The E was a halo product – a premium-leaning, tech-heavy flagbearer for the Japanese firm’s bold electric age, and one that was pitched well clear of the mainstream at around £37,000. It was an eyebrow-raising list price even before you consider it had a shorter range than nearly every other electric car on the market.

“In terms of what it will do for us, the price point will be very important,” says Adamson of the Super-N. “And the opportunity for this car, from my perspective, is not only our existing customer base.” The plan is for the Super-N to appeal as much to young drivers in the city as it does to existing CR-V and HR-V owners, for example, who need a smaller station car or school run shuttle.

With that in mind, Adamson emphasises, “the affordability of this car” is key. Honda won’t give even a rough steer on pricing with the car still half a year from showrooms – but given the Super-N is more upmarket than the £15k Dacia Spring and Leapmotor T03, but sized and specced to do battle with the incoming Renault Twingo and Volkswagen ID 1, a starting price of just under £20,000 seems likely.

Aside from the flared wings, wider tracks (which take it beyond the width limit for a kei car), racy 15in alloys and slightly more ‘aggressive’ (it’s all relative) bumpers, the Super-N is visually unchanged from the N-One E kei car on which it is based. The prototype we drove at Honda’s test track in Japan was wearing some mean-looking Advan performance tyres, but Honda has yet to confirm if these will come as standard in the UK.

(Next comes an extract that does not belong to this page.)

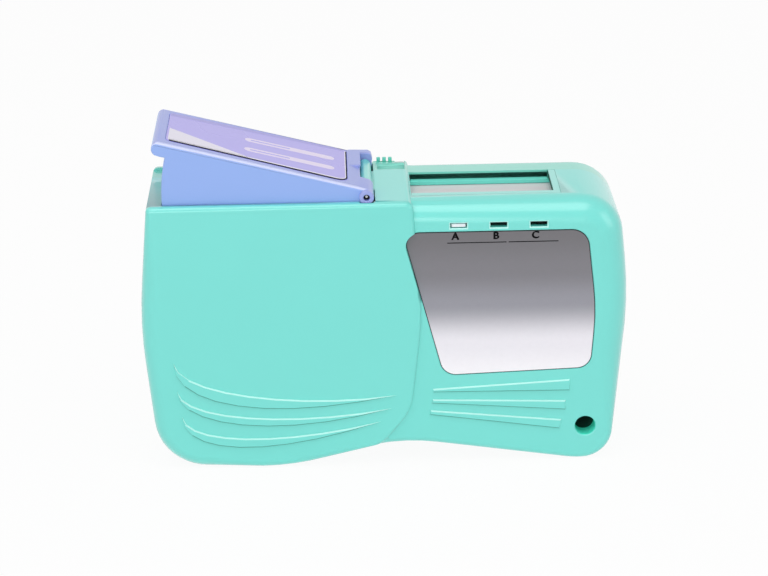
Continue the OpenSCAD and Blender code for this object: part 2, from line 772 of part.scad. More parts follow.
module cover_cuts() {
    well(y_part - cut, y_back_in - seat_gap);
    block([-case_len / 2 - cut, y_part - cut, pin_z + plate_rise - lip_t - pass_gap],
          [x_well + cut, y_back_in - seat_gap, z_block + cut]);
    ybar(strap_r, y_part - cut, y_back + cut, strap_x, strap_z);
    ybar(post_r + pass_gap, y_part, y_reel_back + 2 * pass_gap, supply_x, supply_z);
    // Latch pocket, open at the top and at the back
    block([latch_x - latch_len / 2 - seat_gap, y_back - latch_t - run_gap, z_top - latch_h - seat_gap],
          [latch_x + latch_len / 2 + latch_travel + pass_gap, y_back + cut, z_block + cut]);
    // Room behind the window's back edge, open to the inside under a thin lip
    block([x_window + seat_gap, y_part - cut, z_shutter],
          [win_x, y_part + eave_w, z_top_low - eave_t]);
    // Thumb scoop ahead of the latch
    translate([x_block + wall / 2, y_back - thumb_from_back, z_block - thumb_depth + thumb_r])
        rotate([0, 90, 0])
            cylinder(r = thumb_r, h = block_len - wall);
}

module cover_latch() {
    rib_w = 0.9;
    rib_pitch = 1.6 * rib_w;
    color(green_dark)
        difference() {
            union() {
                block([latch_x - latch_len / 2, y_back - latch_t, z_top - latch_h],
                      [latch_x + latch_len / 2, y_back - seat_gap, z_top - seat_gap]);
                for (k = [-1:1])
                    translate([latch_x + k * rib_pitch, 0, 0])
                        block([-rib_w / 2, y_back - latch_t + rib_w / 3, z_top - rib_w],
                              [rib_w / 2, y_back - rib_w / 3, z_block + rib_w]);
            }
            // Bevel along the outer edge of the body
            translate([latch_x, y_back, z_top])
                rotate([45, 0, 0])
                    cube([2 * latch_len, rib_w / 2, rib_w / 2], center = true);
        }
}

module nameplate() {
    color(grey)
        difference() {
            plate_y(y_front_low, y_front_low + plate_name_t - seat_gap)
                polygon(inset(rounded(name_corners), name_gap));
            for (k = [0:2])
                block([type_x + k * type_pitch - type_w / 2, y_front_low - cut, type_z - type_h / 2],
                      [type_x + k * type_pitch + type_w / 2, y_in_low + cut, type_z + type_h / 2]);
        }
}

// White marker that shows in the first of the three type windows
module type_tab() {
    color(white) {
        block([type_x - type_w / 2 + run_gap, y_front_low + plate_name_t, type_z - type_h / 2 + run_gap],
              [type_x + type_w / 2 - run_gap, y_in_low + 2 * seat_gap, type_z + type_h / 2 - run_gap]);
        block([type_x - 0.75 * type_w, y_in_low + seat_gap, type_z - type_h / 2 - ledge_gap + seat_gap],
              [type_x + 0.75 * type_w, y_in_low + ledge_w / 2, type_z + type_h]);
    }
}

module window_bezel() {
    x0 = x_window + seat_gap;
    x1 = win_x + bezel_w - seat_gap;
    y0 = win_y - bezel_w + seat_gap;
    color(green) {
        block([x0, y0, z_top_low - bezel_t + seat_gap], [x1, win_y, z_top_low]);
        block([win_x, y0, z_top_low - bezel_t + seat_gap], [x1, y_part - seat_gap, z_top_low]);
    }
}

module slot_guide() {
    front = y_chassis;
    color(green)
        difference() {
            union() {
                block([guide_x, front, z_guide_low], [guide_end, rail_back, z_guide]);
                // Long rails that carry the open shutter
                block([guide_left, front, z_guide_low], [guide_end, front + stop_w, z_guide]);
                block([guide_left, shutter_back + shutter_gap, z_guide_low],
                      [guide_end, rail_back, rail_top]);
                block([guide_left, rail_y, z_shutter + shutter_gap], [guide_end, rail_back, rail_top]);
                block([x_window + pass_gap, rail_y, rail_top - seat_gap],
                      [win_x, rail_back, rail_top + rail_crest]);
                block([guide_left, rail_y - stop_w, z_guide_low], [guide_end, rail_back, z_guide]);
                block([guide_left, front, z_guide_low], [guide_left + bridge_w, rail_back, z_guide]);
                // Stop at the end of the shutter's way
                block([shutter_end + shutter_gap, front + stop_w, z_guide_low],
                      [guide_end, rail_back, rail_top]);
            }
            for (k = [-0.5, 0.5])
                block([x_window + slot_inset, y_tape_mid + k * slot_pitch - slot_w / 2, z_guide_low - cut],
                      [slot_end, y_tape_mid + k * slot_pitch + slot_w / 2, z_guide + cut]);
        }
}

module shutter() {
    p = PI * tooth_module;
    half = p / 4 - tooth_play / 4;
    tip = half - addendum * tan(pressure);
    foot = half + dedendum * tan(pressure);
    spare = bridge_w;
    first = ceil((gear_x - spare - rack_x) / p - 0.5);
    last = floor((gear_x + travel + spare - rack_x) / p - 0.5);
    root_z = z_rack + dedendum;
    x0 = rack_x + (first + 0.5) * p - foot - pass_gap;
    x1 = rack_x + (last + 0.5) * p + foot + pass_gap;
    color(grey) {
        block([shutter_x, y_chassis - chassis_t, z_shutter - shutter_t],
              [shutter_end, shutter_back, z_shutter]);
        plate_y(y_gear, y_gear_back)
            polygon(concat(
                [[shutter_end - spare, z_shutter], [x0, z_shutter], [x0, root_z]],
                [for (k = [first:last])
                    let (x = rack_x + (k + 0.5) * p)
                    each [[x - foot, root_z], [x - tip, z_rack - addendum],
                          [x + tip, z_rack - addendum], [x + foot, root_z]]],
                [[x1, root_z], [shutter_end - spare, root_z]]
            ));
    }
}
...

Honda won’t tell us yet precisely how technically different the Super-N is from the N-One E, beyond the fact that it’s more performance focused. Engineers did suggest, though, that the fundamental ‘package’ of the base car is unaltered,  so there should still be a 29.6kWh battery under the floor giving slightly less than the more sedate standard car’s 183-mile range, and capable of charging at up to 50kW.